La pacificación del Sahara
LA ABSTENCION de la Organización para la Unidad Africana a entrar en el tema de Canarias y el golpe de Estado en Mauritania del pasado mes de julio posibilitan que el Gobierno español haya podido iniciar un cambio, todavía vacilante, en su política respecto al Sahara. La cuestión de Canarias ha servido para poner en marcha un dispositivo diplomático para todo el continente, y el nuevo régimen en Nuakchott, decidido a la terminación de la guerra con el Frente Polisario, podría suponer un interlocutor distinto que facilite desenredar el embrollo. Un mecanismo de acción exterior que, forzado por los hechos, se ha visto obligado a la renovación y la existencia de un país signatario de los acuerdos de Madrid de 1975, que pretende desengancharse de una complicada aventura, conceden márgenes de actuación para España y, en la medida de lo posible, permitirían su desconexión de una medida adoptada en los últimos días de vida del general Franco.Después de las conferencias de Jartum y de Belgrado, más o menos inclinadas en favor de la independencia o la autodeterminación del Sahara; después del esclarecimiento que sobre la cuestión saharaui ha proporcionado el cambio de régimen mauritano, no puede considerarse por más tiempo el conflicto del Sahara como un caso cerrado para la Administración española. Tampoco es fácil seguir explicándolo tan sólo por el despecho argelino. Argelia, que, efectivamente y con perjuicio para nosotros, ha utilizado a fondo el problema, ni lo ha creado ella ni tampoco ha inventado el Frente Polisario. La persistencia de la guerra y las decisiones de los organismos internacionales fundamentan la existencia indudable de un pueblo motivado en su lucha por la independencia y censuran gravemente la solución adoptada con el antiguo Sahara español; una solución que pone en peligro la seguridad internacional y de España y que, puede pensarse, fue la gran ocasión perdida de nuestra política africana.

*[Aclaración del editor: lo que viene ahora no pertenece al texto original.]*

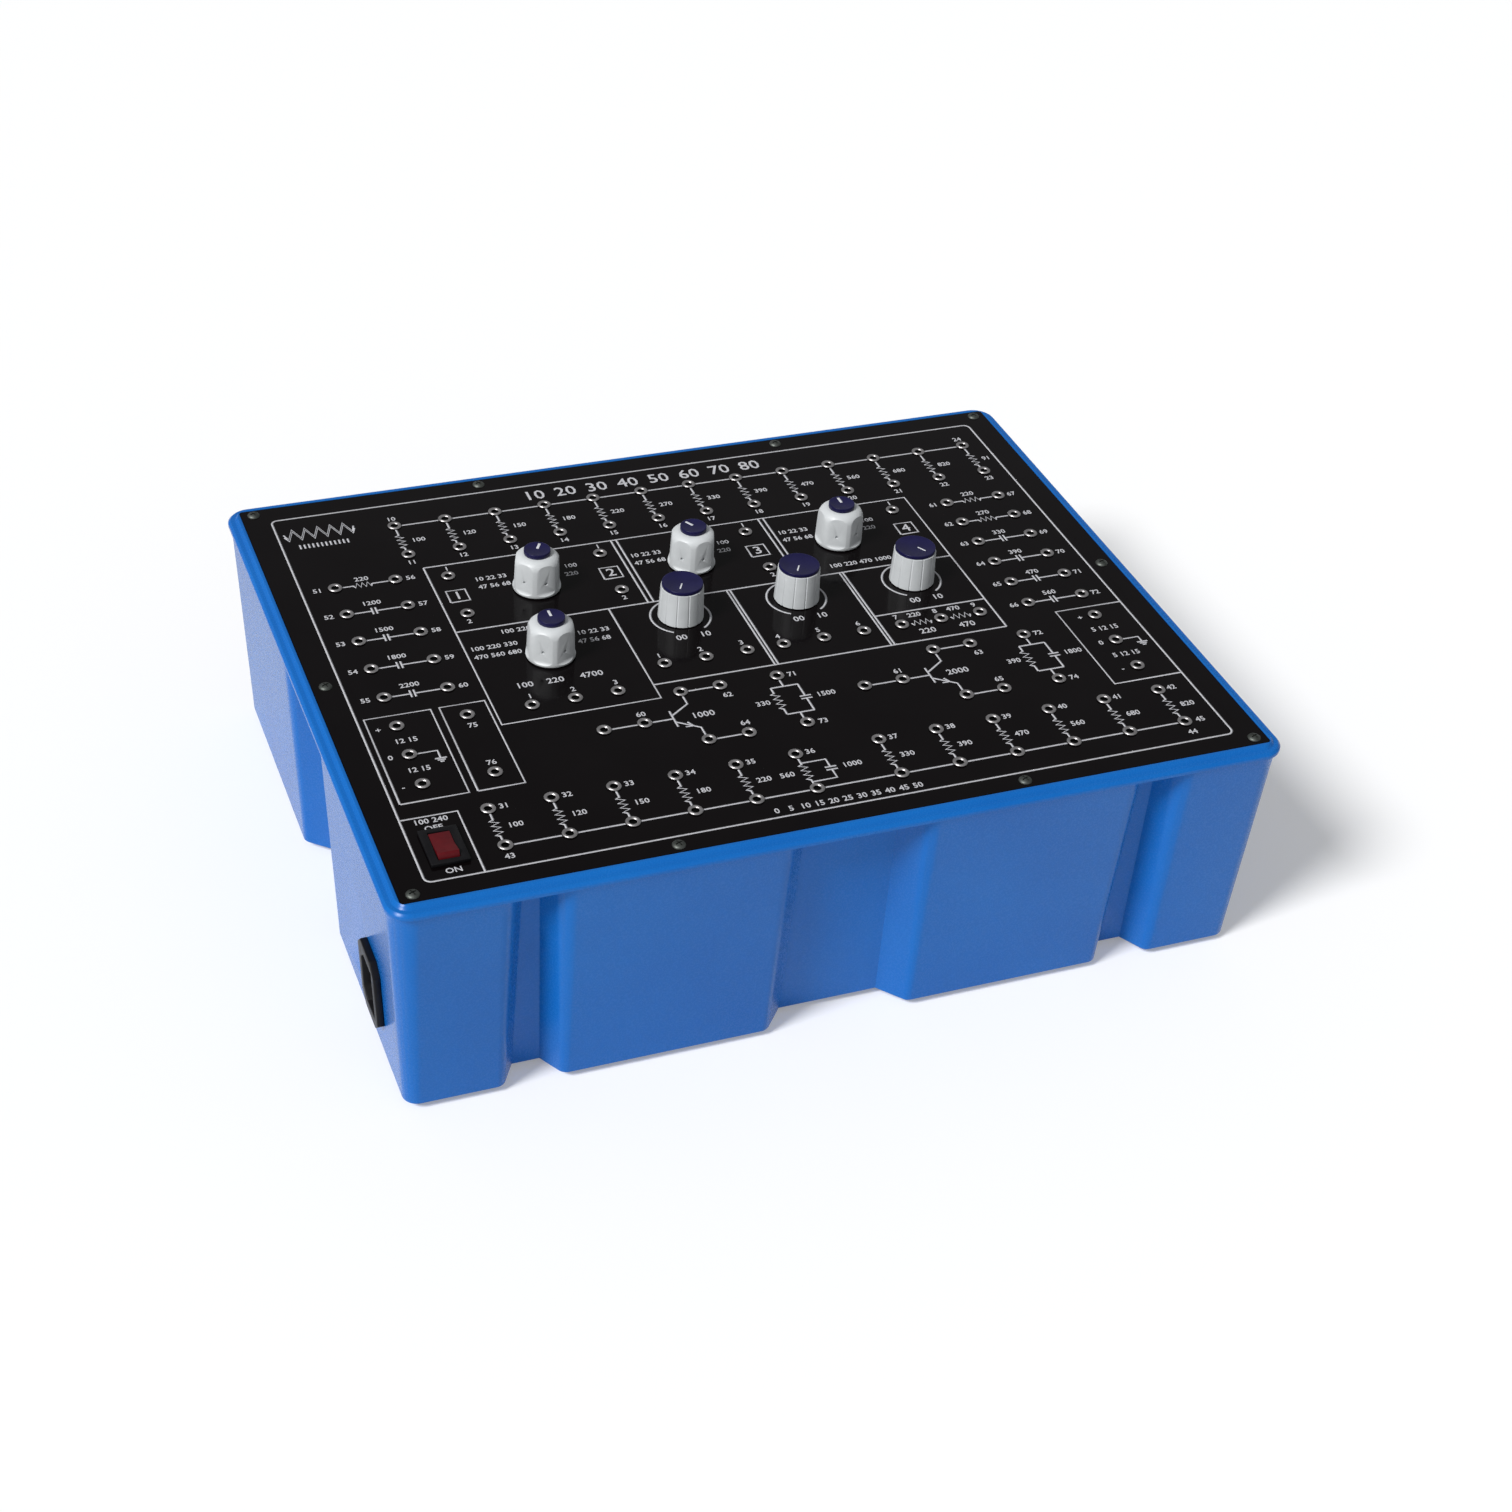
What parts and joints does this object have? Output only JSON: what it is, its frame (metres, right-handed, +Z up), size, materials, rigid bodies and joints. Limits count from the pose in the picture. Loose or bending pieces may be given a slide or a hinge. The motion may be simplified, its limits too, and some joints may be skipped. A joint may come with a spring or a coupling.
{
  "type": "transistor trainer",
  "caption": "Desktop electronics trainer: channelled moulded tub closed by a flat panel with test sockets, selector and dial knobs and a rocker switch.",
  "frame": {"origin": "on the table under the middle of the case", "axes": "+X to the user's right, +Y to the back, +Z up"},
  "size_m": [0.3716, 0.2896, 0.1244],
  "materials": {
    "tub_plastic": "satin moulded",
    "panel_face": "glossy",
    "screw_metal": "plated",
    "socket_metal": "bright nickel",
    "switch_body": "moulded",
    "shaft_metal": "turned",
    "knob_plastic": "satin",
    "cap_plastic": "satin",
    "pot_body": "passivated",
    "nut_metal": "plated",
    "housing_plastic": "moulded",
    "rocker_plastic": "moulded",
    "inlet_plastic": "moulded",
    "blade_metal": "nickel",
    "core_steel": "varnished laminations",
    "winding_tape": "taped",
    "pillar_plastic": "moulded",
    "board_laminate": "phenolic laminate",
    "filter_sleeve": "sleeve",
    "regulator_case": "moulded",
    "resistor_body": "lacquer",
    "capacitor_body": "film",
    "transistor_can": "plated"
  },
  "bodies": {
    "case": {"tub": "tub_plastic", "panel": "panel_face", "panel_screws": "screw_metal", "top_row_sockets": "socket_metal", "bottom_row_sockets": "socket_metal", "left_column_sockets": "socket_metal", "right_column_sockets": "socket_metal", "selector_sockets": "socket_metal", "dial_sockets": "socket_metal", "stage_sockets": "socket_metal", "supply_sockets": "socket_metal", "selector_switch_1": "switch_body", "selector_switch_2": "switch_body", "selector_switch_3": "switch_body", "selector_switch_4": "switch_body", "potentiometer_1": "pot_body", "potentiometer_2": "pot_body", "potentiometer_3": "pot_body", "control_nuts": "nut_metal", "rocker_housing": "housing_plastic", "mains_inlet": "inlet_plastic", "inlet_blades": "blade_metal", "transformer_core": "core_steel", "transformer_winding": "winding_tape", "board_pillars": "pillar_plastic", "supply_board": "board_laminate", "filter_capacitors": "filter_sleeve", "regulators": "regulator_case", "circuit_board": "board_laminate", "board_resistors": "resistor_body", "board_capacitors": "capacitor_body", "board_transistors": "transistor_can"},
    "selector_1": {"selector_knob_1": "knob_plastic", "selector_cap_1": "cap_plastic", "selector_shaft_1": "shaft_metal"},
    "selector_2": {"selector_knob_2": "knob_plastic", "selector_cap_2": "cap_plastic", "selector_shaft_2": "shaft_metal"},
    "selector_3": {"selector_knob_3": "knob_plastic", "selector_cap_3": "cap_plastic", "selector_shaft_3": "shaft_metal"},
    "selector_4": {"selector_knob_4": "knob_plastic", "selector_cap_4": "cap_plastic", "selector_shaft_4": "shaft_metal"},
    "dial_1": {"dial_knob_1": "knob_plastic", "dial_cap_1": "cap_plastic", "potentiometer_shaft_1": "shaft_metal"},
    "dial_2": {"dial_knob_2": "knob_plastic", "dial_cap_2": "cap_plastic", "potentiometer_shaft_2": "shaft_metal"},
    "dial_3": {"dial_knob_3": "knob_plastic", "dial_cap_3": "cap_plastic", "potentiometer_shaft_3": "shaft_metal"},
    "rocker_lever": {"rocker": "rocker_plastic"}
  },
  "joints": [
    {"name": "selector_1_turn", "type": "hinge", "parent": "case", "child": "selector_1", "pos_m": [-0.0715, 0.04751, 0.1053], "axis": [0, 0, -1], "range_deg": [-60, 0]},
    {"name": "selector_2_turn", "type": "hinge", "parent": "case", "child": "selector_2", "pos_m": [-0.081, -0.00278, 0.1053], "axis": [0, 0, -1], "range_deg": [-30, 30]},
    {"name": "selector_3_turn", "type": "hinge", "parent": "case", "child": "selector_3", "pos_m": [-0.0012, 0.04781, 0.1053], "axis": [0, 0, -1], "range_deg": [0, 60]},
    {"name": "selector_4_turn", "type": "hinge", "parent": "case", "child": "selector_4", "pos_m": [0.0683, 0.0485, 0.1053], "axis": [0, 0, -1], "range_deg": [-30, 30]},
    {"name": "dial_1_turn", "type": "hinge", "parent": "case", "child": "dial_1", "pos_m": [-0.0196, 0.01008, 0.1053], "axis": [0, 0, -1], "range_deg": [0, 300]},
    {"name": "dial_2_turn", "type": "hinge", "parent": "case", "child": "dial_2", "pos_m": [0.0331, 0.01008, 0.1053], "axis": [0, 0, -1], "range_deg": [0, 300]},
    {"name": "dial_3_turn", "type": "hinge", "parent": "case", "child": "dial_3", "pos_m": [0.087, 0.01008, 0.1053], "axis": [0, 0, -1], "range_deg": [-300, 0]},
    {"name": "rocker_tilt", "type": "hinge", "parent": "case", "child": "rocker_lever", "pos_m": [-0.1565, -0.112, 0.1037], "axis": [1, 0, 0], "range_deg": [0, 14]}
  ]
}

No sería cuestión de que el Gobierno español se desdijese palmariamente de acuerdos adoptados por otros Gobiernos anteriores o de que rechazase por completo lo que se firmó en su día. Porque España adoptó la reforma y no la ruptura nos hemos visto obligados a aceptar también amargas herencias. Del mismo modo, no habría sido cuestión de entablar una guerra -¡tan trágicas lo fueron siempre las que sostuvimos en el Magreb!-, que justificada en principio por la libertad de un pueblo en trance de descolonización no habría tardado mucho tiempo en considerarse como movida por la avidez de los fósfatos. No es eso. El abandono del Sahara, hecho con precipitación y bajo chantajes, motivado por graves problemas de la política interior española, y que contribuyó en alguna medida a dividir el Ejército y encrespar la Oposición, fue realizado con olvido no ya del pueblo saharaui sino de la más mínima seguridad española, de las Canarias en particular.
La evolución política ulterior en la zona evidencia la insoportabilidad de la situación y reclama que España tenga, ya, bien presentes sus intereses. En este sentido vemos con satisfacción que el ministro español de Asuntos Exteriores aborde el problema del Sahara en su reciente encuentro con los embajadores acreditados cerca de las capitales africanas. España, se ha informado, apoyará las iniciativas de paz aunque no tomará ninguna. Queremos creer que esto no supondrá la recaída en la antigua pasividad que tanto ha perjudicado nuestra acción exterior. En un momento en que las ideas de la Oposición española sobre el Sahara cobran validez en buena parte y que las perspectivas regionales ponen de manifiesto el error de una política -llevada a cabo no por un régimen democrático pero por un régimen español al fin y al cabo-, las soluciones que se encuentren, que nunca serán ni fáciles ni inmediatas, pueden de nuevo escapársenos de las manos si nos limitamos a ir a la zaga de otros países. De nuevo podemos estar ajenos a las verdaderas soluciones del Sahara por la falta de audacia y el complejo que exagera nuestra pretendida inferioridad. La pacificación del Sahara no debe hacerse sin España.